THE DATA
★ ★ ★ ★ ★

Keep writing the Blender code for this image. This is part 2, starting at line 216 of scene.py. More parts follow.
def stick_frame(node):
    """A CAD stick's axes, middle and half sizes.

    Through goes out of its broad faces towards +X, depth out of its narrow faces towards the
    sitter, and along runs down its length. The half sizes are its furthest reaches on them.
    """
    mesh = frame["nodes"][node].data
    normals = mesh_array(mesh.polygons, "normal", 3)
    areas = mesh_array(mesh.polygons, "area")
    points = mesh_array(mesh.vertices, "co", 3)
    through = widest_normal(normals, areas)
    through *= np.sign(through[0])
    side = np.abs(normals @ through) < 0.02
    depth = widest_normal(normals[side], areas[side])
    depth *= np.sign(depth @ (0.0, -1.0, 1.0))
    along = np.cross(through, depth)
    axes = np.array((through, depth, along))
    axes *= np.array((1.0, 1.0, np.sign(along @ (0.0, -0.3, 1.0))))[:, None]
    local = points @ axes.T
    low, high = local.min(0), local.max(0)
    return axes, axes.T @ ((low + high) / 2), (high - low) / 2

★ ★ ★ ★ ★

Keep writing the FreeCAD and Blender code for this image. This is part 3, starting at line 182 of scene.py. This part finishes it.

★ ★ ★ ★ ★

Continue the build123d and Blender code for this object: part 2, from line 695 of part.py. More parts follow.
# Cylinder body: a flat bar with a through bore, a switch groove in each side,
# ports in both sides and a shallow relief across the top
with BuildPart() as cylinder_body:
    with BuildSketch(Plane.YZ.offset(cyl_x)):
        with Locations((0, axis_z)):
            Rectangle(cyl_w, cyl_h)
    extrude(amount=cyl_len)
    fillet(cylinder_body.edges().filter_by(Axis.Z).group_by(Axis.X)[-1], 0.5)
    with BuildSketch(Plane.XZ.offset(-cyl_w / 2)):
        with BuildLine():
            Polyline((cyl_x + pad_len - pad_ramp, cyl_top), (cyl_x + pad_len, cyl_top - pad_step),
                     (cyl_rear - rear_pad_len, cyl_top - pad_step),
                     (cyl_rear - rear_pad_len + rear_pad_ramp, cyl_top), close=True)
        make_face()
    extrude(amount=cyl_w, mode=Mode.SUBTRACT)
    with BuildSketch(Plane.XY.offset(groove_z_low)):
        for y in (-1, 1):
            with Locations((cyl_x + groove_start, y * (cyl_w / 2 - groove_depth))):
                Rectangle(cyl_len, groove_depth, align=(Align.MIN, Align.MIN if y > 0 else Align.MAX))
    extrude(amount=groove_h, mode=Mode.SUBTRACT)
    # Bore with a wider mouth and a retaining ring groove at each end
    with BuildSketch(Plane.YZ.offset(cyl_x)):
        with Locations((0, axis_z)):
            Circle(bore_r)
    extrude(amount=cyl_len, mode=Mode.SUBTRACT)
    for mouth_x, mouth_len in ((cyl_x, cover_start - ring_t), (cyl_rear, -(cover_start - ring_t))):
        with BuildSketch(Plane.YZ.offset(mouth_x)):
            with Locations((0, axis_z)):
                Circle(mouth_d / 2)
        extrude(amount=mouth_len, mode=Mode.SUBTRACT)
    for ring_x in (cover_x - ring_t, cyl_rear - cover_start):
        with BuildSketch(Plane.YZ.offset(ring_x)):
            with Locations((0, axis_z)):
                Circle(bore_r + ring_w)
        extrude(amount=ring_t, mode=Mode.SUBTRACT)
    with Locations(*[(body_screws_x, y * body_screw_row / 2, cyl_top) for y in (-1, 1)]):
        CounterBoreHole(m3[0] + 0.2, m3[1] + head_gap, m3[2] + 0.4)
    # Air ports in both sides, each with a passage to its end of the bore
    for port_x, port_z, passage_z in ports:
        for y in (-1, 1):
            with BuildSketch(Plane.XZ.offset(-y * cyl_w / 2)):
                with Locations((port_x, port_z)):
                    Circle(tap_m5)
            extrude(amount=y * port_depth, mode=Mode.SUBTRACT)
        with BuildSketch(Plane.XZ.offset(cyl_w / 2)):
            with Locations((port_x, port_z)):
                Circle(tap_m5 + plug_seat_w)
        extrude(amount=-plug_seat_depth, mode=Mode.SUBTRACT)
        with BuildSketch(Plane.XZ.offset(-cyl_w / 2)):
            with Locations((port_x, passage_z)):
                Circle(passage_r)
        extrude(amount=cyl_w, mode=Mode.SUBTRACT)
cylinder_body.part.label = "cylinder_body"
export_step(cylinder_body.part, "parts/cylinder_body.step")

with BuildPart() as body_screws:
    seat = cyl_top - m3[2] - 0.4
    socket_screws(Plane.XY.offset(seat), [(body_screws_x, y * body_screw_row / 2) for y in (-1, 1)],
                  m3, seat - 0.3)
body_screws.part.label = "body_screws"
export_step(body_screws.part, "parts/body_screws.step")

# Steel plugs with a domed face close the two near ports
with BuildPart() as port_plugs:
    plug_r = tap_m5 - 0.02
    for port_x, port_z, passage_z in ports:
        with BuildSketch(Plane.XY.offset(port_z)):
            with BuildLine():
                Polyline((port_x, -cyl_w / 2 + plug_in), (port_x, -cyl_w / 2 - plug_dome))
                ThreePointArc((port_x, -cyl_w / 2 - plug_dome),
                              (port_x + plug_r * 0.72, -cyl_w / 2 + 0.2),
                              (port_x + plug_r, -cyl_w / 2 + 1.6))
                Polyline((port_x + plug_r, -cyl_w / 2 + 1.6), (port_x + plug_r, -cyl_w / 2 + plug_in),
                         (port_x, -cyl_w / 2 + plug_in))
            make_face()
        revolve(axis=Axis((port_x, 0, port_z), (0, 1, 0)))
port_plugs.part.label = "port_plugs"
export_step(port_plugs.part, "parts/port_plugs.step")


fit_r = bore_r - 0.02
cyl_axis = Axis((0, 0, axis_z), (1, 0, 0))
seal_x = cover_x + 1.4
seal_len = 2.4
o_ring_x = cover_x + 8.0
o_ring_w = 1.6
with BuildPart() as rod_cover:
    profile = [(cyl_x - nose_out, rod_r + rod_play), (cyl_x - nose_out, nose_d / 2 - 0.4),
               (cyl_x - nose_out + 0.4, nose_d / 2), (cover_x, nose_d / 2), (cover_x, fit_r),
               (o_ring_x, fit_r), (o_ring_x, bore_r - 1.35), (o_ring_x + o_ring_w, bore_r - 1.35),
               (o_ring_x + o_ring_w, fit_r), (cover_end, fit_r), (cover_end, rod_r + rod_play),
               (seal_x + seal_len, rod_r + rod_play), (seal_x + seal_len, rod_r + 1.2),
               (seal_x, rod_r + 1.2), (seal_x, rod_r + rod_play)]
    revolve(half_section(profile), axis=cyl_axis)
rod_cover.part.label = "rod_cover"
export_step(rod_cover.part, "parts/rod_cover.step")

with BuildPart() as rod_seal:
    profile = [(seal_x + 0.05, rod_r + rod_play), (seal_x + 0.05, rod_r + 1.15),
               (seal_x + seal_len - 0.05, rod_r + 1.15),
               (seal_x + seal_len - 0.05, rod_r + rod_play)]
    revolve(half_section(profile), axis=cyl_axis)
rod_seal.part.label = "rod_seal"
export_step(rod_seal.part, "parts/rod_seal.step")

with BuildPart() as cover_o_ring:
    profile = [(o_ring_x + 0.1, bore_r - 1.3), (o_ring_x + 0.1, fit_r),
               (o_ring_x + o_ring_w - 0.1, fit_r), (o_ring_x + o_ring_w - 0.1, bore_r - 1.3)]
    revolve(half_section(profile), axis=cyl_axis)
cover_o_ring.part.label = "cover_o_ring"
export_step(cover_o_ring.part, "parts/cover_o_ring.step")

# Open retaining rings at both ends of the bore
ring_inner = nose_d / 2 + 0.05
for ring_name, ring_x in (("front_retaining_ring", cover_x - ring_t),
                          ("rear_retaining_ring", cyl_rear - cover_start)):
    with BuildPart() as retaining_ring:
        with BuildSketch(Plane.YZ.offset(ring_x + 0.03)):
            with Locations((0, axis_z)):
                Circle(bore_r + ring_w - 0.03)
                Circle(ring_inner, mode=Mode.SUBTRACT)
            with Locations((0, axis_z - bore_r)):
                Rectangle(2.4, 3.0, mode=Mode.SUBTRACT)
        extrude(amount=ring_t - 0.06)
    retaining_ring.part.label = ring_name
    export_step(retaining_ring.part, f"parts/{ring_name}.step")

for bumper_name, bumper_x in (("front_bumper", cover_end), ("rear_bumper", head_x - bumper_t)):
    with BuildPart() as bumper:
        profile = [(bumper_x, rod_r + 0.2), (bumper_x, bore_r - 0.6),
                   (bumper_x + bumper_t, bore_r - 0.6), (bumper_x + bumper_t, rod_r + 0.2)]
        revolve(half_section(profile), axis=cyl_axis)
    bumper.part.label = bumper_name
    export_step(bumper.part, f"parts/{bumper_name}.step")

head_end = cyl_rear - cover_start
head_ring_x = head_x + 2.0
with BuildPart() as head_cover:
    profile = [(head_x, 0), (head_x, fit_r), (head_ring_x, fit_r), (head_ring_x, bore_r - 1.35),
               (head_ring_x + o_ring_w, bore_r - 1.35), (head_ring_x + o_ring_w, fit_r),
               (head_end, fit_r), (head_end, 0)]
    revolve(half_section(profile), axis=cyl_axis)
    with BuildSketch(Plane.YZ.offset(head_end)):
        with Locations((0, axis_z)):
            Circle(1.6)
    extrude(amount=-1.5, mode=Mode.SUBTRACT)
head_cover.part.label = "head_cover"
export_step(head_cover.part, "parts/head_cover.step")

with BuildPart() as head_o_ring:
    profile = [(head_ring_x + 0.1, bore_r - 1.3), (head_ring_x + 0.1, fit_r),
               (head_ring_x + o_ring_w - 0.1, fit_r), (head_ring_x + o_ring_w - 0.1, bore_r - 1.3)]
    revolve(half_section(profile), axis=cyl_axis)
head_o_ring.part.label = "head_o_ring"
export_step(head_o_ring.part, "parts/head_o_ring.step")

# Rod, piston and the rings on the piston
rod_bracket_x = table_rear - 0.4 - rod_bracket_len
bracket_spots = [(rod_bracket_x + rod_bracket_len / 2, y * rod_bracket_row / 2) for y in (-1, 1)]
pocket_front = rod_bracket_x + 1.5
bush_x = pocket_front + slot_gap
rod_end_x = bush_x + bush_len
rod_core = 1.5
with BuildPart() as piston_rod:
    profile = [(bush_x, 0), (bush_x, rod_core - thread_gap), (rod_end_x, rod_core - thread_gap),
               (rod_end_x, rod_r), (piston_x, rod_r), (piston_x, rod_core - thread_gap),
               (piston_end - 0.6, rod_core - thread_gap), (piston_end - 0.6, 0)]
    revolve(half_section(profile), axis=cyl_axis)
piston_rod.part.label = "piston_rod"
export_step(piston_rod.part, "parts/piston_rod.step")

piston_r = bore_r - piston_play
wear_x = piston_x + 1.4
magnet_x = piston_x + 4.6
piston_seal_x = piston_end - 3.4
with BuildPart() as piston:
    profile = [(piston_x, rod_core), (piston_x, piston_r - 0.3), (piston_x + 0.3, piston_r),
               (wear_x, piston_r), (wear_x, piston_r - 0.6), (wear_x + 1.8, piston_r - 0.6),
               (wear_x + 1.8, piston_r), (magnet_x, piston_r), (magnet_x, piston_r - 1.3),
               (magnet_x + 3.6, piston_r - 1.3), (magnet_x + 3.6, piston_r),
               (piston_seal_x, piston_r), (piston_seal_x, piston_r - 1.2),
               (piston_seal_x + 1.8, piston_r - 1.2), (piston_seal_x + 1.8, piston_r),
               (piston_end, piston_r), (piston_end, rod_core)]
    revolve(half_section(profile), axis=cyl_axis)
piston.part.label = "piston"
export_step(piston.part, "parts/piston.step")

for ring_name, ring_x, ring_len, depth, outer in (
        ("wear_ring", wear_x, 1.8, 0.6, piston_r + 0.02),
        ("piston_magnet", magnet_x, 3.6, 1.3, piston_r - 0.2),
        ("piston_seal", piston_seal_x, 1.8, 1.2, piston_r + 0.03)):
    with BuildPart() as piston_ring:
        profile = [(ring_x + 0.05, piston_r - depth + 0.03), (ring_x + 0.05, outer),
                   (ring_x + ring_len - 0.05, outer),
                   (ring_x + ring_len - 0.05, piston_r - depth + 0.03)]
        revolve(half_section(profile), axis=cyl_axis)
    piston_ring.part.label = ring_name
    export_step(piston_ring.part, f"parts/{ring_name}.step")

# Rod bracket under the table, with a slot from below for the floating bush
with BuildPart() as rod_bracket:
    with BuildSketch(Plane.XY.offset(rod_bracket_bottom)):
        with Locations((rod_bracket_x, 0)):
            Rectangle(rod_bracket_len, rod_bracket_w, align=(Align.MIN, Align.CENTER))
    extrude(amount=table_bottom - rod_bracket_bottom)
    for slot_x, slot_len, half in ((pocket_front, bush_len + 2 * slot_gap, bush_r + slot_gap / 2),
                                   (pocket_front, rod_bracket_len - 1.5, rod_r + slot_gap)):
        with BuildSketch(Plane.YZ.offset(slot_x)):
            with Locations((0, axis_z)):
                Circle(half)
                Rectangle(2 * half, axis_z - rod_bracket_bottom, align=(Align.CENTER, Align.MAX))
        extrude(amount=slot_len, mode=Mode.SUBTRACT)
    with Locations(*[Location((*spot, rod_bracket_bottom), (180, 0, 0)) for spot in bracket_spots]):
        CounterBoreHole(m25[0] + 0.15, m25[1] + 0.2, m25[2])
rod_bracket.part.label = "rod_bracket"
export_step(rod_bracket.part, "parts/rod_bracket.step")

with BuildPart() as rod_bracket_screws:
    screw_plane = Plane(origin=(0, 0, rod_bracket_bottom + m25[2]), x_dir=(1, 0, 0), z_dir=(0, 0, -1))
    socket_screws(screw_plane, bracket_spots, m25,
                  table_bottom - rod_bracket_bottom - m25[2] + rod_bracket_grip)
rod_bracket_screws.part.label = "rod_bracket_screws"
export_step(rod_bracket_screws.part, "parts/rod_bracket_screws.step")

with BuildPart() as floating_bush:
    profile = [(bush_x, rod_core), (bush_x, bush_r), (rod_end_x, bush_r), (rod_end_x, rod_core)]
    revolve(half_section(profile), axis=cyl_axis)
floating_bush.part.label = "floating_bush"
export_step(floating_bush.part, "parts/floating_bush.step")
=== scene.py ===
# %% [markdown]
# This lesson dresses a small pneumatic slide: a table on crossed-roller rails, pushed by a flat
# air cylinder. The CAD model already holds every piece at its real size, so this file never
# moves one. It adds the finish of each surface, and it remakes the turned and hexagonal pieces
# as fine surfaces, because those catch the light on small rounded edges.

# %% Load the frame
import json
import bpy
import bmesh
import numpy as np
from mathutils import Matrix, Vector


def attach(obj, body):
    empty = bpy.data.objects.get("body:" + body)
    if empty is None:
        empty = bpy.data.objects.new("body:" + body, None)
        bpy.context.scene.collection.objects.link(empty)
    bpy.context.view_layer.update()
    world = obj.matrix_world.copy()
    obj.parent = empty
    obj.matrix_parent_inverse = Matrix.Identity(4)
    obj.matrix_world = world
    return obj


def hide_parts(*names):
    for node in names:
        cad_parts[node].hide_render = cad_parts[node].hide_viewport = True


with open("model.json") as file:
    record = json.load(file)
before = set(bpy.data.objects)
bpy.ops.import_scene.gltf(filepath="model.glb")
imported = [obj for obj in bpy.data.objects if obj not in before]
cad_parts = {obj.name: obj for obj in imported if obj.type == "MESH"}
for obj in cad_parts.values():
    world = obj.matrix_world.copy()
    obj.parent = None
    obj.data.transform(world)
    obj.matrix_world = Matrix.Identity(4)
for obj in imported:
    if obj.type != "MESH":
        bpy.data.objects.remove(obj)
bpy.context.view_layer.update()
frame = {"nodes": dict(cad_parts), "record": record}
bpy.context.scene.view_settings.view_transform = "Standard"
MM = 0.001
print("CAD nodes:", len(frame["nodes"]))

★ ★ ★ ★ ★

Every line from the one containing "(180, 0, 0))" through the one containing "cad_parts[node].hide_render = cad_parts[node].hide_viewport" is to be given again exactly, both ends included, and no line outside that range.

    with Locations(*[Location((*spot, rod_bracket_bottom), (180, 0, 0)) for spot in bracket_spots]):
        CounterBoreHole(m25[0] + 0.15, m25[1] + 0.2, m25[2])
rod_bracket.part.label = "rod_bracket"
export_step(rod_bracket.part, "parts/rod_bracket.step")

with BuildPart() as rod_bracket_screws:
    screw_plane = Plane(origin=(0, 0, rod_bracket_bottom + m25[2]), x_dir=(1, 0, 0), z_dir=(0, 0, -1))
    socket_screws(screw_plane, bracket_spots, m25,
                  table_bottom - rod_bracket_bottom - m25[2] + rod_bracket_grip)
rod_bracket_screws.part.label = "rod_bracket_screws"
export_step(rod_bracket_screws.part, "parts/rod_bracket_screws.step")

with BuildPart() as floating_bush:
    profile = [(bush_x, rod_core), (bush_x, bush_r), (rod_end_x, bush_r), (rod_end_x, rod_core)]
    revolve(half_section(profile), axis=cyl_axis)
floating_bush.part.label = "floating_bush"
export_step(floating_bush.part, "parts/floating_bush.step")
=== scene.py ===
# %% [markdown]
# This lesson dresses a small pneumatic slide: a table on crossed-roller rails, pushed by a flat
# air cylinder. The CAD model already holds every piece at its real size, so this file never
# moves one. It adds the finish of each surface, and it remakes the turned and hexagonal pieces
# as fine surfaces, because those catch the light on small rounded edges.

# %% Load the frame
import json
import bpy
import bmesh
import numpy as np
from mathutils import Matrix, Vector


def attach(obj, body):
    empty = bpy.data.objects.get("body:" + body)
    if empty is None:
        empty = bpy.data.objects.new("body:" + body, None)
        bpy.context.scene.collection.objects.link(empty)
    bpy.context.view_layer.update()
    world = obj.matrix_world.copy()
    obj.parent = empty
    obj.matrix_parent_inverse = Matrix.Identity(4)
    obj.matrix_world = world
    return obj


def hide_parts(*names):
    for node in names:
        cad_parts[node].hide_render = cad_parts[node].hide_viewport = True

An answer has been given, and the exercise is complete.